Cannabis grow operations are leeching valuable electricity, and energy utility companies are “taking a hit”as well. A new report, titled “Illuminating Cannabis: The Future of Energy in the Industry” outlines the extent of the cannabis industry's energy footprint, and the results aren't pretty. New Frontier Financial has illuminated us all on the cannabis energy crisis and how it will get worse.
Grow operations consume $6 billion a year or enough energy to power 1.7 million American homes. The industry is not as green as you'd think. Growing consumes electricity for powerful lamps, CO2 generators, fans and air conditioning. On a personal scale, it takes as much electricity to produce one joint-worth of cannabis as lighting a lightbulb for 25 hours.
The report cites research that indicates that marijuana production accounts for one percent of America's total energy output. In some cannabis-loving states like California- marijuana production accounted for 3 percent of the state's entire energy output. John Kagia is director of industry analytics at New Frontier and the report's lead author. “We wanted to focus on this issue of energy use in the marijuana industry because we think it is one that is going to have very significant long-term implications,” Kagia told the Washington Post. “Marijuana is the most energy-intensive agricultural commodity that we produce, and that’s largely because of the very high energy costs associated with its cultivation and production indoors.”
Generally speaking, the federal government takes notice whenever a big player goes to great lengths to establish energy efficient practices. The United States Supreme Court recently upheld a federal program that pays major electric consumers to conserve energy.

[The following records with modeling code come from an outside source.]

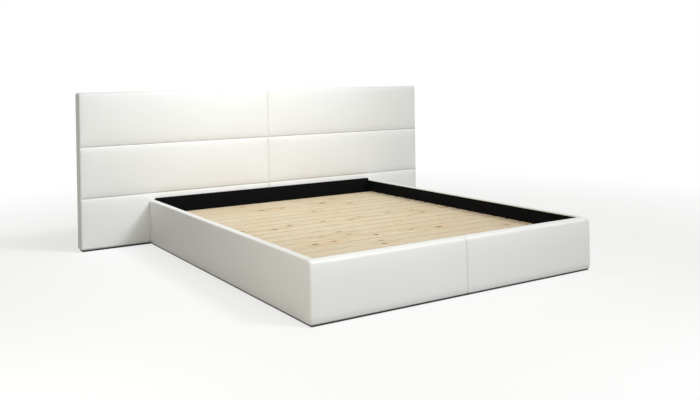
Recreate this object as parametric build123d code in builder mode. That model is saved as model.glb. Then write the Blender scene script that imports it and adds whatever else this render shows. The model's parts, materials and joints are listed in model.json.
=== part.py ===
"""Upholstered platform bed with a wide panelled headboard, for a 160 x 200 cm mattress.

The bed stands on the floor at Z = 0. X runs across the bed, -Y points to the foot and +Y to the wall
behind the headboard. The origin is in the middle of the footprint. Left is -X.
All sizes are in millimetres.
"""

import math
import os

from build123d import *

os.makedirs("parts", exist_ok=True)

# Mattress well
mattress_width = 1600.0
mattress_length = 2000.0
side_play = 10.0
foot_play = 10.0

# Boards, linings and padding of the rails
board_thickness = 18.0
lining_thickness = 1.5
side_padding = 19.5
foot_padding = 23.5
fold_thickness = 5.0
rail_crown = 5.0
top_edge_radius = 16.0
low_edge_radius = 6.0
corner_radius = 14.0
seam_radius = 7.0
seam_gap = 0.6
rest_gap = 0.3

# Heights above the floor
base_height = 9.0
rail_top = 277.0
head_board_top = 288.0
slat_top = 195.0

# Black base strips, set back under the padding
strip_inset = 12.0
strip_width = 24.0

# Headboard: two modules, side by side
headboard_width = 2550.0
headboard_height = 970.0
panel_thickness = 18.0
backing_thickness = 1.5
backing_inset = 8.0
pad_thickness = 56.0
groove_depth = 12.0
pad_roll = 26.0
pad_crown = 2.5
edge_drop = 5.0
edge_roll = 14.0
crown_inset = 110.0
crown_corner_radius = 24.0
roll_steps = 4
border_thickness = 6.0
border_corner_radius = 12.0
border_edge_radius = 4.0
low_seam_share = 0.3314
high_seam_share = 0.6567
module_gap = 0.4

# Plates let into the back of the headboard, across its joint
plate_length = 200.0
plate_width = 40.0
plate_thickness = 3.0
low_plate_height = 150.0
top_plate_inset = 120.0

# Slats, a little closer together towards the foot
slat_count = 18
slat_width = 90.0
slat_thickness = 18.0
slat_edge_radius = 2.0
slat_end_play = 5.0
slat_foot_gap = 12.0
slat_head_gap = 38.0
pitch_growth = 0.5

# Tapes stapled under the slats
tape_width = 30.0
tape_thickness = 1.2
tape_offset = 520.0

# Ledges, centre beam and its hangers
ledge_width = 30.0
ledge_height = 36.0
ledge_end_play = 2.0
beam_width = 45.0
beam_height = 70.0
beam_end_play = 3.0
beam_edge_radius = 3.0
hanger_thickness = 2.5
hanger_depth = 45.0
hanger_flange = 28.0
hanger_play = 0.5
hanger_wall_height = 60.0

# Legs under the centre beam, with screwed levelling feet
leg_spacing = 700.0
leg_diameter = 38.0
leg_wall = 2.0
leg_plate_width = 80.0
leg_plate_thickness = 3.0
leg_plate_radius = 8.0
leg_plug_height = 30.0
foot_diameter = 44.0
foot_height = 10.0
foot_edge_radius = 2.0
stem_diameter = 10.0
stem_length = 36.0
stem_play = 0.3

# Corner brackets and bolts
bracket_leaf = 45.0
bracket_height = 96.0
bracket_bottom = 30.0
bracket_thickness = 3.0
bracket_radius = 6.0
bolt_diameter = 8.0
bolt_play = 0.3
bolt_head_diameter = 14.0
bolt_head_height = 5.0
bolt_tip_depth = 1.0
bracket_bolt_spacing = 60.0
bracket_bolt_offset = 27.0
inner_headboard_bolt = 260.0
headboard_bolt_inset = 110.0
headboard_bolt_height = 95.0
washer_diameter = 24.0
washer_thickness = 2.0

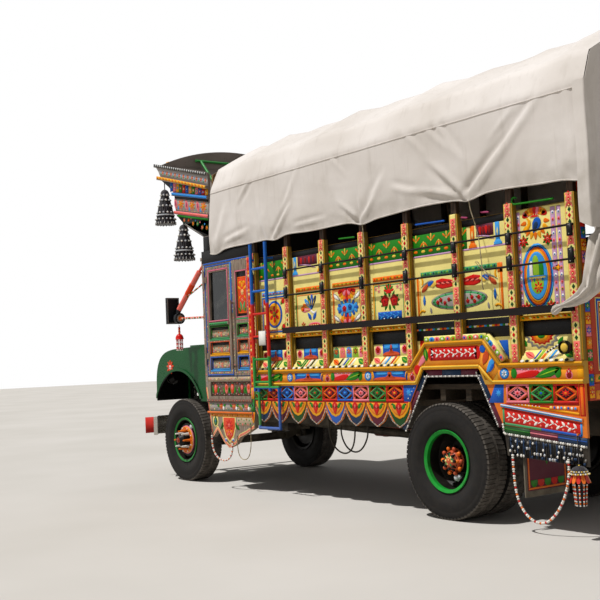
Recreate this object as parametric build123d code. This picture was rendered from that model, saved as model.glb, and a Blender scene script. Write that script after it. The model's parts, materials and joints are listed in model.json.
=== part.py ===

Growers are used to going to great lengths to conceal their grow operations. Hydroponic stealth is being replaced with larger grow operations. Legal states are facing intense competition especially in Washington state, and it's driving down the price of weed. “Currently energy accounts for approximately half of the wholesale prices of marijuana, and as those prices fall, the share of energy and the total production cost will continue to increase,” said Kagia.
There are a few things growers can do, such as switching to LED lighting, which consumes less electricity. High pressure sodium lamps are considered somewhat energy efficient, however, the initial cost per photon from LED lights are five to ten times more efficient than high pressure sodium lamps.

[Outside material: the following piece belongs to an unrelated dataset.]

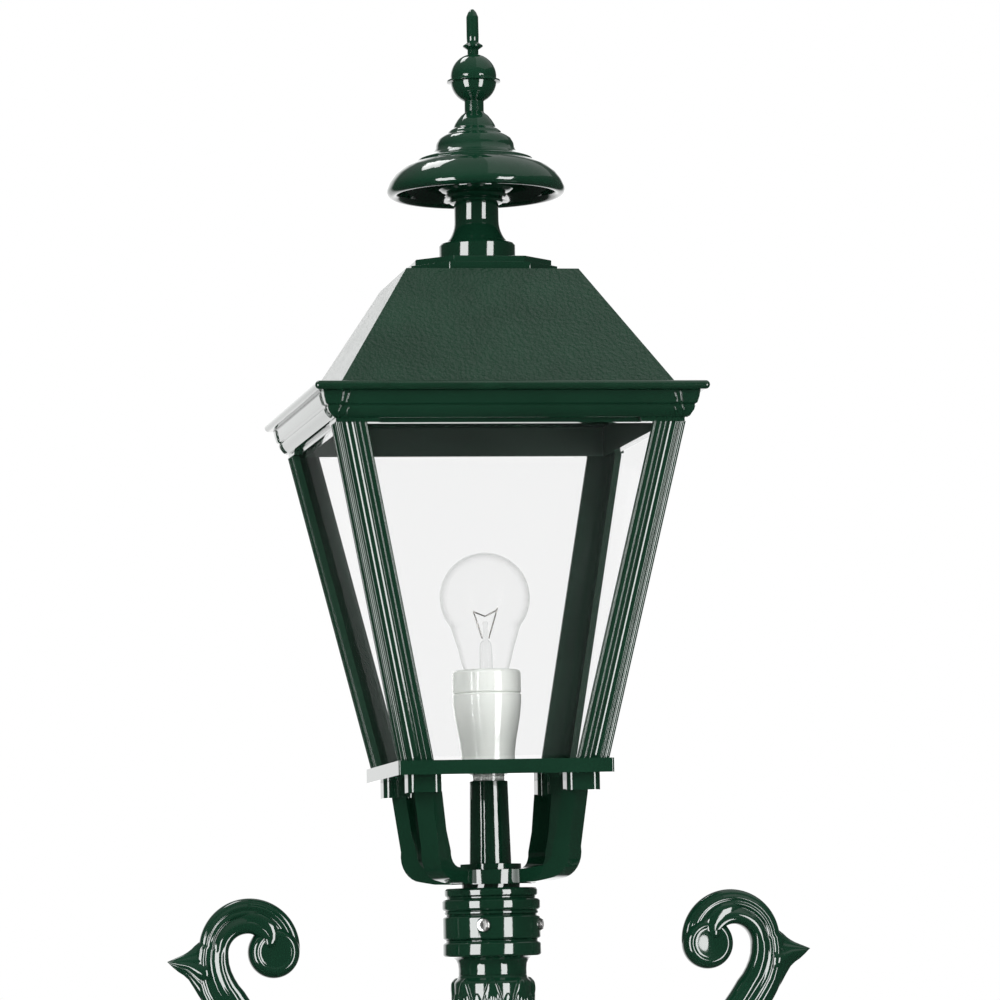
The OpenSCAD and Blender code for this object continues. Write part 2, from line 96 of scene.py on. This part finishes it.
def faces_axis(nt):
    """1 on faces that look towards the lantern's axis, where the castings are left unpolished."""
    geo = nt.nodes.new("ShaderNodeNewGeometry")
    flat = nt.nodes.new("ShaderNodeVectorMath")
    flat.operation = "MULTIPLY"
    flat.inputs[1].default_value = (1, 1, 0)
    nt.links.new(geo.outputs["Position"], flat.inputs[0])
    dot = nt.nodes.new("ShaderNodeVectorMath")
    dot.operation = "DOT_PRODUCT"
    nt.links.new(flat.outputs["Vector"], dot.inputs[0])
    nt.links.new(geo.outputs["Normal"], dot.inputs[1])
    less = nt.nodes.new("ShaderNodeMath")
    less.operation = "LESS_THAN"
    less.inputs[1].default_value = -0.01
    nt.links.new(dot.outputs["Value"], less.inputs[0])
    return less.outputs["Value"]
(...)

California is leading the way when it comes to energy efficiency. Evan Mills is a member of the UN Intergovernmental Panel on Climate Change. "Most key parties are not yet engaged. California and elsewhere has begun to address the destructive impacts of unregulated outdoor cultivation, but have yet to recognize what may be even greater environmental consequences from the prodigious amounts of energy used by indoor operations," said Mills.
Growers can also help by installing smart meters and participate in energy audits. If a grower truly cares about conserving electricity, then he or she will make the switch to LED lighting and take other measures.